Another possibility would be to create a similar sort of electronic database for use in the home insurance area. The analogy would be for contractors and renovators to submit their expenses to a national electronic database, so that insurers (and regulators) could get a better handle on home insurance claims patterns, and more specifically a sense of which repairs are costing insurers how much.

Such aggregated home insurance claims data would no doubt be of great use in determining more precisely the effects of “demand surge” (the increase in costs related to paying more for labour and materials during times of scarce supply).

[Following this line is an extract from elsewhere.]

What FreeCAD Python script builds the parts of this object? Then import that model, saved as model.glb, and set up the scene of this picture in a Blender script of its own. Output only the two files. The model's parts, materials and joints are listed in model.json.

A similar database could help the industry in its discussions with the federal government, provincial and municipal governments about flooding issues. In the same way HCAI can identify potential areas for fraudulent auto insurance claims, a national database for home insurance claims would help monitor where the industry (and consumers) might be paying too much to repair or replace damaged or lost homes. This is especially important since Canada has guaranteed replacement costs in its home policies. Having a database of these costs nationally would be helpful in determining whether or not GRC policies should be capped.

The key here is that information sharing among insurers is required to resolve some of the key dilemmas the industry faces going forward. In order to share the data, technology is required to allow that to happen. We have examples of how such systems might work – HCAI, for example – and the key is to see whether they can be extrapolated for the benefit of the insurance industry and consumers across the country.